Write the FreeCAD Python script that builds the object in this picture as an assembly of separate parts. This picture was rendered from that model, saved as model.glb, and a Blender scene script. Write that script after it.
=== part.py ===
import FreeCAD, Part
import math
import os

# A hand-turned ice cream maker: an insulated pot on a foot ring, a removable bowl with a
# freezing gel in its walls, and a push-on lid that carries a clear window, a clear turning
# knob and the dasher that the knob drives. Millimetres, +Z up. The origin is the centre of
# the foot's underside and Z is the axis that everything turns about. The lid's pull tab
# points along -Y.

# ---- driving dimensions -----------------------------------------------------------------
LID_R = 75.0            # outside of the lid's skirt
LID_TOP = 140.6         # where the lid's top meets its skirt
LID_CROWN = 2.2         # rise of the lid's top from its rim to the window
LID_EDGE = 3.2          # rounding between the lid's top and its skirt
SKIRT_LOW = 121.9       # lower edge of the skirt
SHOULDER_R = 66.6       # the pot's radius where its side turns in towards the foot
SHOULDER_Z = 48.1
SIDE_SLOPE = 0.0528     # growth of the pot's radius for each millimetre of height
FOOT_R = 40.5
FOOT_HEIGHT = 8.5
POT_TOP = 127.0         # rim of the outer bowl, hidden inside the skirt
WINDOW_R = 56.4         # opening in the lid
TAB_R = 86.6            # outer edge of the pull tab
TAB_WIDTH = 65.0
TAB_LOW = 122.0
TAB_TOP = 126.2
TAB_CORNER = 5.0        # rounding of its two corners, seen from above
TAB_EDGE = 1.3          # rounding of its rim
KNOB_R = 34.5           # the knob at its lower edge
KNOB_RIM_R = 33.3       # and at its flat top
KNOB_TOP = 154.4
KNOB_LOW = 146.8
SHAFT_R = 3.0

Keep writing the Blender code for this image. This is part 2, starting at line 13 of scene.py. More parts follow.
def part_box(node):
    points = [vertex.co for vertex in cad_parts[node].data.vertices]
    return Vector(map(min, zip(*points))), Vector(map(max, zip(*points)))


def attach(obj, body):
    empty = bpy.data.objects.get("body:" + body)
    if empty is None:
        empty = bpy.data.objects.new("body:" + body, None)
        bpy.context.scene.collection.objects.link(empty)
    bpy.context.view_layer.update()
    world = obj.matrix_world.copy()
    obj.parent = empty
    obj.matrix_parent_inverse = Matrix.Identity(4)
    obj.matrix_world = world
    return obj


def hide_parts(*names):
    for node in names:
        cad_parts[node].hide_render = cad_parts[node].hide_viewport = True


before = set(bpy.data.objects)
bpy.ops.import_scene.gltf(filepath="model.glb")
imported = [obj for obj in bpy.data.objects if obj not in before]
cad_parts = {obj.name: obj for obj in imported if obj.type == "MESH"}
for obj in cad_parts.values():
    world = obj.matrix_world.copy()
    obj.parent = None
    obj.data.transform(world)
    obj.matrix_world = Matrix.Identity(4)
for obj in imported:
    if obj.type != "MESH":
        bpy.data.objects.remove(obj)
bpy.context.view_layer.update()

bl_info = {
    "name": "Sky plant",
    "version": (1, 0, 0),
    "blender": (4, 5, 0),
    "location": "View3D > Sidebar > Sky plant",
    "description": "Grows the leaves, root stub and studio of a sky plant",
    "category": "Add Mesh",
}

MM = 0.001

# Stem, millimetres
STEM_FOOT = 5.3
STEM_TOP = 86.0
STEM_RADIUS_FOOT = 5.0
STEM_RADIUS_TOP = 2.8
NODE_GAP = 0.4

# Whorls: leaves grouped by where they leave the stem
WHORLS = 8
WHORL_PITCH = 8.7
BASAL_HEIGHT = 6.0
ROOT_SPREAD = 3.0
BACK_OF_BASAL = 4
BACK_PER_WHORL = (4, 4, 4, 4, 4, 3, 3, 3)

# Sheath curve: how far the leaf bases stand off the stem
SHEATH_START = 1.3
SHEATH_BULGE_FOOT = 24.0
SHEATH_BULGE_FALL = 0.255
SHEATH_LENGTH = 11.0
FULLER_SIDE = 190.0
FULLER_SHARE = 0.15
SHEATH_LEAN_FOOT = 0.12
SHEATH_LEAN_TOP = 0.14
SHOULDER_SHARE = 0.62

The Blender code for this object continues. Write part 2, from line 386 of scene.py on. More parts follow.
++++
• Your instructions: Copy out every line of the data above, exactly as given.

• Answer for this exercise:
Write the FreeCAD Python script that builds the object in this picture as an assembly of separate parts. This picture was rendered from that model, saved as model.glb, and a Blender scene script. Write that script after it.
=== part.py ===
import FreeCAD, Part
import math
import os

# A hand-turned ice cream maker: an insulated pot on a foot ring, a removable bowl with a
# freezing gel in its walls, and a push-on lid that carries a clear window, a clear turning
# knob and the dasher that the knob drives. Millimetres, +Z up. The origin is the centre of
# the foot's underside and Z is the axis that everything turns about. The lid's pull tab
# points along -Y.

# ---- driving dimensions -----------------------------------------------------------------
LID_R = 75.0            # outside of the lid's skirt
LID_TOP = 140.6         # where the lid's top meets its skirt
LID_CROWN = 2.2         # rise of the lid's top from its rim to the window
LID_EDGE = 3.2          # rounding between the lid's top and its skirt
SKIRT_LOW = 121.9       # lower edge of the skirt
SHOULDER_R = 66.6       # the pot's radius where its side turns in towards the foot
SHOULDER_Z = 48.1
SIDE_SLOPE = 0.0528     # growth of the pot's radius for each millimetre of height
FOOT_R = 40.5
FOOT_HEIGHT = 8.5
POT_TOP = 127.0         # rim of the outer bowl, hidden inside the skirt
WINDOW_R = 56.4         # opening in the lid
TAB_R = 86.6            # outer edge of the pull tab
TAB_WIDTH = 65.0
TAB_LOW = 122.0
TAB_TOP = 126.2
TAB_CORNER = 5.0        # rounding of its two corners, seen from above
TAB_EDGE = 1.3          # rounding of its rim
KNOB_R = 34.5           # the knob at its lower edge
KNOB_RIM_R = 33.3       # and at its flat top
KNOB_TOP = 154.4
KNOB_LOW = 146.8
SHAFT_R = 3.0

Keep writing the Blender code for this image. This is part 2, starting at line 13 of scene.py. More parts follow.
def part_box(node):
    points = [vertex.co for vertex in cad_parts[node].data.vertices]
    return Vector(map(min, zip(*points))), Vector(map(max, zip(*points)))


def attach(obj, body):
    empty = bpy.data.objects.get("body:" + body)
    if empty is None:
        empty = bpy.data.objects.new("body:" + body, None)
        bpy.context.scene.collection.objects.link(empty)
    bpy.context.view_layer.update()
    world = obj.matrix_world.copy()
    obj.parent = empty
    obj.matrix_parent_inverse = Matrix.Identity(4)
    obj.matrix_world = world
    return obj


def hide_parts(*names):
    for node in names:
        cad_parts[node].hide_render = cad_parts[node].hide_viewport = True


before = set(bpy.data.objects)
bpy.ops.import_scene.gltf(filepath="model.glb")
imported = [obj for obj in bpy.data.objects if obj not in before]
cad_parts = {obj.name: obj for obj in imported if obj.type == "MESH"}
for obj in cad_parts.values():
    world = obj.matrix_world.copy()
    obj.parent = None
    obj.data.transform(world)
    obj.matrix_world = Matrix.Identity(4)
for obj in imported:
    if obj.type != "MESH":
        bpy.data.objects.remove(obj)
bpy.context.view_layer.update()

bl_info = {
    "name": "Sky plant",
    "version": (1, 0, 0),
    "blender": (4, 5, 0),
    "location": "View3D > Sidebar > Sky plant",
    "description": "Grows the leaves, root stub and studio of a sky plant",
    "category": "Add Mesh",
}

MM = 0.001

# Stem, millimetres
STEM_FOOT = 5.3
STEM_TOP = 86.0
STEM_RADIUS_FOOT = 5.0
STEM_RADIUS_TOP = 2.8
NODE_GAP = 0.4

# Whorls: leaves grouped by where they leave the stem
WHORLS = 8
WHORL_PITCH = 8.7
BASAL_HEIGHT = 6.0
ROOT_SPREAD = 3.0
BACK_OF_BASAL = 4
BACK_PER_WHORL = (4, 4, 4, 4, 4, 3, 3, 3)

# Sheath curve: how far the leaf bases stand off the stem
SHEATH_START = 1.3
SHEATH_BULGE_FOOT = 24.0
SHEATH_BULGE_FALL = 0.255
SHEATH_LENGTH = 11.0
FULLER_SIDE = 190.0
FULLER_SHARE = 0.15
SHEATH_LEAN_FOOT = 0.12
SHEATH_LEAN_TOP = 0.14
SHOULDER_SHARE = 0.62

The Blender code for this object continues. Write part 2, from line 386 of scene.py on. More parts follow.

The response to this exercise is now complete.